The task
Identify each line containing the word "their" and copy it.

::: Provided records

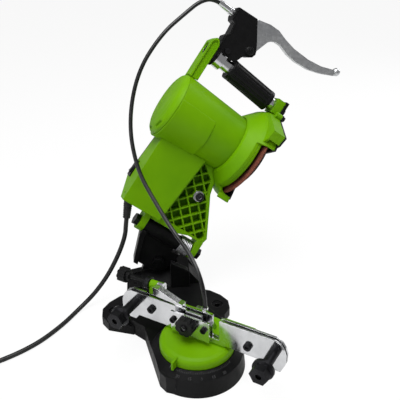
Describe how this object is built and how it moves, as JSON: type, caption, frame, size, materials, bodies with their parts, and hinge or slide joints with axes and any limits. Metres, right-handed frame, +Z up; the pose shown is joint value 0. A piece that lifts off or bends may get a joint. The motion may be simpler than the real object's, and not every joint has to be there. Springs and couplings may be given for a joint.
{
  "type": "electric chainsaw sharpener",
  "caption": "Bench grinder for saw chains with a tilting, swinging motor head, thin guarded wheel, grip with brake lever, and a swivelling chain vise clamped through a cable.",
  "frame": {"origin": "midpoint between the two bench bolt holes, on the underside", "axes": "+Z up from the bench, -Y towards the operator and the chain vise, +X to the operator's right"},
  "size_m": [0.7457, 0.4227, 0.4485],
  "materials": {
    "black_cast": "fine satin black paint",
    "black_plastic": "fine grain",
    "green_plastic": "satin",
    "chrome": "bright zinc and chrome",
    "steel": "bright",
    "dark_steel": "blackened",
    "aluminium": "satin cast",
    "abrasive": "red-brown bonded abrasive",
    "copper": "copper windings and bars",
    "rubber": "matt"
  },
  "bodies": {
    "base": {"base_plate": "black_cast", "column": "black_cast", "column_screws": "dark_steel", "tilt_bolt": "dark_steel", "power_cord": "rubber", "power_cord_coil": "rubber", "power_plug": "black_plastic", "clamp_cable": "rubber"},
    "tilt_lock": {"tilt_knob": "black_plastic"},
    "bracket": {"tilt_bracket": "black_cast", "swing_pin": "dark_steel", "return_spring": "steel"},
    "head": {"arm": "green_plastic", "arm_bolt": "chrome", "switch_box": "green_plastic", "box_cover": "black_plastic", "switch_bezel": "black_plastic", "strain_relief": "rubber", "motor_housing": "green_plastic", "end_cap": "green_plastic", "stator": "steel", "coils_and_brushes": "copper", "bearings": "steel", "wheel_guard": "green_plastic", "guard_cover": "black_plastic", "handle_posts": "green_plastic", "bracket_plate": "black_plastic", "head_screws": "dark_steel", "handle_tube": "chrome", "grip": "black_plastic", "clamp_band": "chrome", "clamp_bolt": "dark_steel", "lever_bracket": "black_plastic", "lever_pivot": "steel", "barrel_adjuster": "chrome"},
    "switch": {"rocker_switch": "black_plastic"},
    "rotor": {"armature": "steel", "commutator": "copper", "fan": "black_plastic", "wheel_flanges": "steel", "grinding_wheel": "abrasive", "arbor_nut": "steel"},
    "lever": {"brake_lever": "aluminium"},
    "vise": {"turntable": "green_plastic", "vise_frame": "green_plastic", "front_rail": "chrome", "rear_rail": "chrome", "vise_spacers": "steel", "vise_screws": "dark_steel", "guide_pins": "dark_steel", "guide_heads": "dark_steel", "jaw_plate": "chrome", "stop_nut": "dark_steel", "cable_ferrule": "chrome"},
    "vise_lock": {"vise_lock_knob": "black_plastic"},
    "jaw": {"clamp_jaw": "steel"},
    "jaw_set": {"jaw_knob": "black_plastic"},
    "stop_turn": {"stop_screw": "black_plastic"},
    "stop_flip": {"stop_finger": "chrome"}
  },
  "joints": [
    {"name": "head_tilt", "type": "hinge", "parent": "base", "child": "bracket", "pos_m": [-0.008, 0.066, 0.062], "axis": [0, 1, 0], "range_deg": [-37, 3], "deforming": ["power_cord", "clamp_cable"]},
    {"name": "head_swing", "type": "hinge", "parent": "bracket", "child": "head", "pos_m": [-0.00602, 0.066, 0.11298], "axis": [0.7986, 0, -0.6018], "range_deg": [0, 76], "stiffness_Nm_per_rad": 4, "springref_deg": -17.19, "deforming": ["power_cord", "clamp_cable"]},
    {"name": "wheel_spin", "type": "hinge", "parent": "head", "child": "rotor", "pos_m": [0.1352, 0.11746, 0.2173], "axis": [0.7986, 0, -0.6018], "continuous": true},
    {"name": "lever_pull", "type": "hinge", "parent": "head", "child": "lever", "pos_m": [0.14249, 0.15605, 0.36987], "axis": [-0.176, 0.9563, -0.2335], "range_deg": [0, 25], "stiffness_Nm_per_rad": 0.6, "springref_deg": -14.32},
    {"name": "rocker", "type": "hinge", "parent": "head", "child": "switch", "pos_m": [-0.03823, 0.11053, 0.204], "axis": [-0.176, 0.9563, -0.2335], "range_deg": [-14, 0]},
    {"name": "vise_turn", "type": "hinge", "parent": "base", "child": "vise", "pos_m": [0.038, -0.109, 0.034], "axis": [0, 0, 1], "range_deg": [-5, 75], "deforming": ["clamp_cable"]},
    {"name": "jaw_clamp", "type": "slide", "parent": "vise", "child": "jaw", "axis": [0.5736, 0.8192, 0], "range_m": [0, 0.0015]},
    {"name": "jaw_set_turn", "type": "hinge", "parent": "vise", "child": "jaw_set", "pos_m": [0.02456, -0.11424, 0.073], "axis": [-0.5736, -0.8192, 0], "continuous": true},
    {"name": "stop_screw_turn", "type": "hinge", "parent": "vise", "child": "stop_turn", "pos_m": [-0.02098, -0.0555, 0.1015], "axis": [0.8192, -0.5736, 0], "continuous": true},
    {"name": "stop_finger_flip", "type": "hinge", "parent": "vise", "child": "stop_flip", "pos_m": [-0.00705, -0.06525, 0.1015], "axis": [-0.8192, 0.5736, 0], "range_deg": [0, 110]},
    {"name": "vise_lock_turn", "type": "hinge", "parent": "vise", "child": "vise_lock", "pos_m": [0.038, -0.109, 0.01], "axis": [0, 0, 1], "range_deg": [-180, 0]},
    {"name": "tilt_lock_turn", "type": "hinge", "parent": "base", "child": "tilt_lock", "pos_m": [-0.008, 0.092, 0.062], "axis": [0, 1, 0], "range_deg": [-180, 0]}
  ],
  "couplings": [
    {"joint": "jaw_clamp", "follows": "lever_pull", "m_per_rad": 0.0034374}
  ]
}
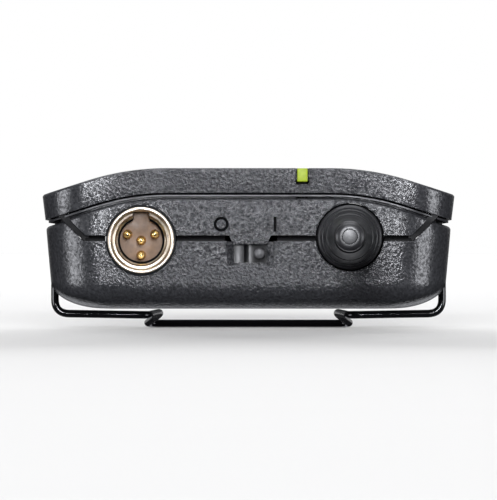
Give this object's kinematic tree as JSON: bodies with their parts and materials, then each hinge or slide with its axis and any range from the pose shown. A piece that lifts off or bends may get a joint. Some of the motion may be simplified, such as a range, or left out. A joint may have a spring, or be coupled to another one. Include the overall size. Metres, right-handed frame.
{
  "type": "wireless bodypack transmitter",
  "caption": "Belt-worn wireless microphone transmitter: arched case with flexible antenna, keyed round socket, slide switch, battery door and wire belt clip.",
  "frame": {"origin": "under the middle of the whole part, antenna and belt clip included, at the height of the clip's lowest point", "axes": "+X across the case, to the right when looking at the socket end; +Y from the socket end to the hinge end; +Z from the back with the belt clip to the front cover"},
  "size_m": [0.0636, 0.19, 0.025],
  "materials": {
    "case_plastic": "fine spark-eroded grain",
    "frame_plastic": "fine grain, satin edge",
    "inner_plastic": "satin moulded",
    "slider_plastic": "polished",
    "latch_plastic": "satin moulded with ribs",
    "bezel_plastic": "semi-gloss",
    "knob_plastic": "satin moulded",
    "button_plastic": "satin moulded",
    "pot_plastic": "moulded",
    "switch_plastic": "moulded",
    "light_pipe": "clear green, lit",
    "display_glass": "clear polished",
    "display_black": "smooth",
    "board_green": "solder mask",
    "led_white": "epoxy",
    "tinned_steel": "tinned",
    "nickel_shell": "warm satin nickel",
    "insert_plastic": "moulded",
    "gold_contact": "gold plated, polished",
    "antenna_rubber": "matt",
    "antenna_metal": "drawn",
    "cell_wrap": "printed sleeve without marks",
    "foam": "closed-cell foam",
    "clip_wire": "gloss black",
    "screw_steel": "black oxide",
    "label_foil": "satin silver, blank"
  },
  "bodies": {
    "case": {"rear_housing": "case_plastic", "mid_frame": "frame_plastic", "end_panel": "case_plastic", "front_bezel": "case_plastic", "led_lens": "light_pipe", "status_led": "led_white", "main_board": "board_green", "rf_shield": "tinned_steel", "socket_shell": "nickel_shell", "socket_insert": "insert_plastic", "socket_pins": "gold_contact", "socket_nut": "nickel_shell", "socket_bezel": "bezel_plastic", "antenna_jacket": "antenna_rubber", "antenna_wire": "antenna_metal", "antenna_base": "tinned_steel", "switch_body": "switch_plastic", "battery_tray": "inner_plastic", "cell_left": "cell_wrap", "cell_right": "cell_wrap", "contact_springs": "tinned_steel", "contact_plates": "tinned_steel", "contact_bridge": "tinned_steel", "control_panel": "inner_plastic", "display_module": "display_black", "display_window": "display_glass", "gain_pot": "pot_plastic", "tact_switches": "switch_plastic", "door_hinge_pin": "tinned_steel", "housing_screws": "screw_steel", "board_screws": "tinned_steel", "rear_label": "label_foil"},
    "slider": {"switch_slider": "slider_plastic"},
    "door": {"battery_door": "case_plastic", "door_pad": "foam"},
    "latch_l": {"latch_left": "latch_plastic"},
    "latch_r": {"latch_right": "latch_plastic"},
    "clip": {"belt_clip": "clip_wire"},
    "gain": {"gain_knob": "knob_plastic"},
    "group": {"group_button": "button_plastic"},
    "channel": {"channel_button": "button_plastic"}
  },
  "joints": [
    {"name": "power_switch", "type": "slide", "parent": "case", "child": "slider", "axis": [1, 0, 0], "range_m": [-0.0029, 0]},
    {"name": "door_hinge", "type": "hinge", "parent": "case", "child": "door", "pos_m": [0, 0.0915, 0.0181], "axis": [-1, 0, 0], "range_deg": [0, 100]},
    {"name": "left_latch", "type": "slide", "parent": "case", "child": "latch_l", "axis": [1, 0, 0], "range_m": [0, 0.001], "stiffness_N_per_m": 600, "springref_m": -0.0005},
    {"name": "right_latch", "type": "slide", "parent": "case", "child": "latch_r", "axis": [-1, 0, 0], "range_m": [0, 0.001], "stiffness_N_per_m": 600, "springref_m": -0.0005},
    {"name": "clip_pivot", "type": "hinge", "parent": "case", "child": "clip", "pos_m": [0, 0.007, 0.0079], "axis": [-1, 0, 0], "range_deg": [0, 15], "stiffness_Nm_per_rad": 0.4, "springref_deg": -11.46},
    {"name": "gain_turn", "type": "hinge", "parent": "case", "child": "gain", "pos_m": [-0.018, 0.0235, 0.0173], "axis": [0, 0, -1], "range_deg": [-135, 135]},
    {"name": "group_press", "type": "slide", "parent": "case", "child": "group", "axis": [0, 0, -1], "range_m": [0, 0.0004], "stiffness_N_per_m": 500, "springref_m": -0.0004},
    {"name": "channel_press", "type": "slide", "parent": "case", "child": "channel", "axis": [0, 0, -1], "range_m": [0, 0.0004], "stiffness_N_per_m": 500, "springref_m": -0.0004}
  ]
}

::::::

Expected output
Describe how this object is built and how it moves, as JSON: type, caption, frame, size, materials, bodies with their parts, and hinge or slide joints with axes and any limits. Metres, right-handed frame, +Z up; the pose shown is joint value 0. A piece that lifts off or bends may get a joint. The motion may be simpler than the real object's, and not every joint has to be there. Springs and couplings may be given for a joint.
Give this object's kinematic tree as JSON: bodies with their parts and materials, then each hinge or slide with its axis and any range from the pose shown. A piece that lifts off or bends may get a joint. Some of the motion may be simplified, such as a range, or left out. A joint may have a spring, or be coupled to another one. Include the overall size. Metres, right-handed frame.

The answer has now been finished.